While placements can have tangible outcomes such as greater earning potential, the same is not true of them all, according to Professor Ilke Inceoglu
Work placements undertaken whilst at university can improve job prospects – but quality of supervision matters
Thousands of university students are spending the summer doing work placements and internships and this is likely to see them return with more professionalism and improved self-belief, according to an expert from the University of Exeter Business School.
However, while placements can have tangible outcomes such as greater earning potential, the same is not true of them all, according to Ilke Inceoglu, Professor in Organisational Behaviour and HR Management.
Professor Inceoglu, along with Dr Eva Selenko of Loughborough University, Professor Almuth McDowall from Birkbeck and Dr SV Schlachter from Justus Liebig University Giessen previously carried out an in-depth review of 40 studies into work placements from around the globe. They found that graduates who had completed a work placement while studying became more professional and developed greater self-belief, knowledge and skills; and some - but not all studies - suggest that placements also have tangible outcomes such as greater earning potential.
“There are positive benefits to undertaking a placement at university as the direct experience of the workplace and observing others is of value,” said Professor Inceoglu. “However, those benefits often depend on many things including the quality of supervision and whether the work itself is meaningful. But it’s fair to say that doing something different and being in a new environment changes a person’s understanding of themselves and their own skills and abilities.”

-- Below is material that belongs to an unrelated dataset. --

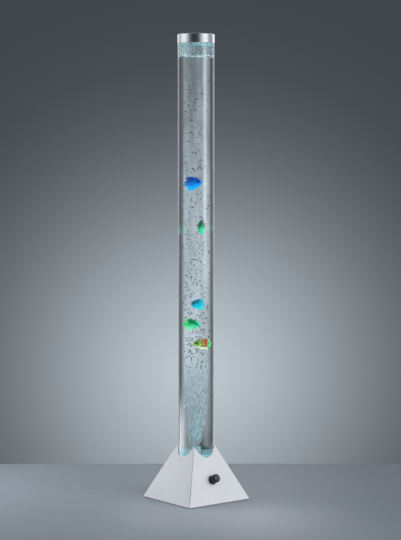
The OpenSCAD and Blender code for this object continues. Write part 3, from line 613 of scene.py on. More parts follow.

Dr Selenko added: “Between us, we have observed first-hand how students come back with a changed mindset from placements – more confident and more mature. But as a note of caution, our research shows that they are not a ‘cure all’ to improve students’ employment prospects.”
According to the last Destination of Leavers from Higher Education (DLHE 2016/17) survey, 94.4% of University of Exeter Business School UK graduates were in graduate employment or postgraduate study and in 2018/19 205 students from the Business School were on an industrial placement, a rise of 42%. The careers team has worked intensively with both students and employers to ensure the placements are meaningful and valuable, and they believe that work has had a significant impact on graduate career outcomes.
“The Business School’s flagship year-long With Industrial Experience programme has unequivocally shown that students who complete the programme are more employable than students who haven’t,” said Dominic Prosser, Graduate Careers Manager in the Business School.
“We rigorously assess the programme’s outcomes and 99% of 2018 graduates who had been on With Industrial Experience got a 1st or 2:1, reflecting the increased focus, work ethic and maturity that returning students bring to their studies.”
The research by Professor Inceoglu and colleagues also shows that the experience can alter fundamentally how students see themselves and their own abilities, leading to them appearing ‘changed’ afterwards.
“Overall the research showed that work placements are very valuable,” she said. “While there is a suggestion that some can improve the chance of getting a job, they can’t always be seen as a panacea for success in future employment markets.”
Work placements from around the world can vary widely, according to factors such as the quality of supervision and the work assignment. For example, experiencing more autonomy to carry out tasks was associated with an increase in self-esteem. Occasionally, placements can result in negative attitude changes.
“What we have discovered is that we need more research in this area and for the sector as a whole to evaluate their placements more rigorously, so that we can get the best outcomes possible for students as they graduate,” added Professor McDowall.
Their research, called(How) do Work Placements Work? Scrutinizing the Quantitative Evidence for a Theory-Driven Future Research Agenda was supported by a Research Stimulation and Impact Fund awarded to Dr Eva Selenko (School of Business & Economics, Loughborough University) by the University of Sheffield Management School. It was published in the Journal of Vocational Behavior.